Naira Depreciates Again: Closes at N1,378/$ as CBN Withholds Intervention
By Aboki Forex —
The naira closed at N1,378.43 per dollar at the official market on Thursday, July 9, even as Nigeria's external reserves held above $51 billion. Interbank foreign exchange turnover fell sharply by more than 62% to $78.71 million, as the Central Bank of Nigeria (CBN) withheld fresh dollar intervention.
Analysts linked the renewed naira weakness to seasonal demand for dollars from Nigerians funding overseas tuition, travel, and medical trips. The naira is now trading at the black market above N1,400 per dollar for the first time in weeks.
Official Rate Gains Marginally, but Activity Collapses
Data from the CBN showed the naira closed at N1,378.43 to the dollar at the Nigerian Foreign Exchange Market (NFEM). That was a gain of 64 kobo or 0.05% from the N1,379.07 recorded the previous session.
But the marginal improvement masked a steep drop in trading activity. Interbank foreign exchange turnover fell by over 62% to $78.71 million, down from $208.09 million the day before. Completed transactions declined from 150 to 106, signalling limited appetite and no fresh CBN intervention.
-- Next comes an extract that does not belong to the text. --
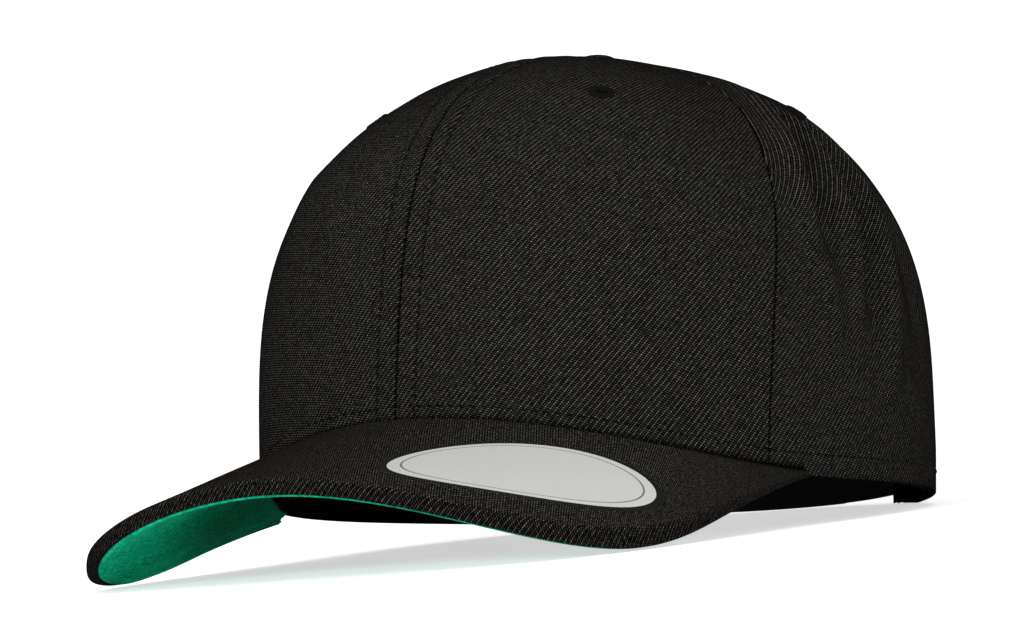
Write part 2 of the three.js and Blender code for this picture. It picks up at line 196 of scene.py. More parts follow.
def unit(vectors):
    """Vectors at length one."""
    return vectors / np.maximum(np.linalg.norm(vectors, axis=-1, keepdims=True), 1e-12)


def crown_normal(angle, share):
    """Square to the crown: the cross product of the steps across and up."""
    step = 1e-4
    across = crown_surface(angle + step, share) - crown_surface(angle - step, share)
    up = crown_surface(angle, share + step) - crown_surface(angle, share - step)
    return unit(np.cross(across, up))


def crown_point(angle, share, depth=0.0):
    """A point at a depth below the folded outer face."""
    lift = (fold_rise(angle, share) - depth)[..., None]
    return crown_surface(angle, share) + crown_normal(angle, share) * lift


def rear_angle(distance):
    """The angle at a distance around the rim from the middle of the back."""
    return np.pi - distance / RIM_HALF_WIDTH


# %% [markdown]
# ## The shape of the visor
# The visor is a curved plate that was cut flat, with a squarish front edge,
# and bent to an arch. Its points run from the crown's line to the outer edge.

# %% The visor as a function
def visor_outline(u):
    """A squarish quarter oval around the front, then a gentle line to the corner."""
    bend = 0.72
    corner_x, corner_y = rim_plan(np.radians(CORNER_ANGLE))
    along = np.abs(u)
    turn = np.clip(along / bend, 0, 1) * np.pi / 2
    powers = np.sin(turn) ** VISOR_SQUARENESS + np.cos(turn) ** VISOR_SQUARENESS
    scale = powers ** (-1 / VISOR_SQUARENESS)
    front_x = VISOR_HALF_WIDTH * np.sin(turn) * scale
    front_y = -VISOR_WIDEST - (VISOR_FRONT - VISOR_WIDEST) * np.cos(turn) * scale
    back = np.clip((along - bend) / (1 - bend), 0, 1)
    side_x = mix(VISOR_HALF_WIDTH, corner_x + CORNER_WIDTH, back ** 2)
    side_y = mix(-VISOR_WIDEST, corner_y, back)
    bent = along <= bend
    return np.sign(u) * np.where(bent, front_x, side_x), np.where(bent, front_y, side_y)


def below_visor_top(x, y, depth):
    """A point under the top face, with its depth measured square to that face."""
    step = 0.01
    slope_x = (visor_top(x + step, y) - visor_top(x - step, y)) / (2 * step)
    slope_y = (visor_top(x, y + step) - visor_top(x, y - step)) / (2 * step)
    steepness = np.sqrt(1 + slope_x ** 2 + slope_y ** 2)
    return np.stack(np.broadcast_arrays(x, y, visor_top(x, y) - depth * steepness), -1)


def visor_edges(u):
    """At u: the crown's line, x and y of the outer edge, and the width between the two."""
    inner = crown_point(u * np.radians(CORNER_ANGLE), VISOR_TUCK / CROWN_HEIGHT, -CLEARANCE + 0 * u)
    outer_x, outer_y = visor_outline(u)
    return inner, outer_x, outer_y, np.hypot(outer_x - inner[..., 0], outer_y - inner[..., 1])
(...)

Black Market Premium Widens to N46
Beyond the official window, the naira found little support. GTBank's FX desk quoted the currency at N1,385 to the dollar, while the parallel market held at N1,400. The naira also softened against other major currencies, settling at N1,846.82 per pound sterling and N1,576.10 per euro.
The CBN's published rates placed the Saudi Riyal at N367.16, the UAE Dirham at N375.31, the Chinese Yuan at N202.83, and the South African Rand at N84.19. The parallel market rate represents a roughly N46 premium over the official rate, a divergence that reverses the near-convergence Nigeria achieved earlier in 2026 when the naira briefly traded around N1,370 to the dollar in February. It has since slipped to approximately N1,425 in parts of the unofficial market, reflecting a depreciation of about 3.9%.
Seasonal Demand and CBN Strategy Under Scrutiny
Analysts attributed the currency's renewed difficulties primarily to seasonal factors. As summer begins, demand for dollars tends to spike among Nigerians financing overseas education, holidays, medical treatment, and business travel, placing temporary but significant strain on supply.
The level of external reserves, which ordinarily signals CBN capacity to defend the naira, has not been sufficient on its own to contain the seasonal demand surge. Analysts noted that reserves provide firepower rather than a guarantee, and that the apex bank's apparent decision to hold back intervention has left the market to clear at weaker rates.
What This Means for the Naira and Businesses
Looking ahead, analysts said sustained exchange rate stability will hinge on a reliable flow of foreign currency from oil export revenues, diaspora remittances, and foreign portfolio investments, combined with continued confidence in Nigeria's ongoing foreign exchange reforms. Without a meaningful pickup in dollar supply to counter the seasonal demand spike, analysts expect the naira to remain under pressure in the weeks ahead, regardless of the country's strong reserve position.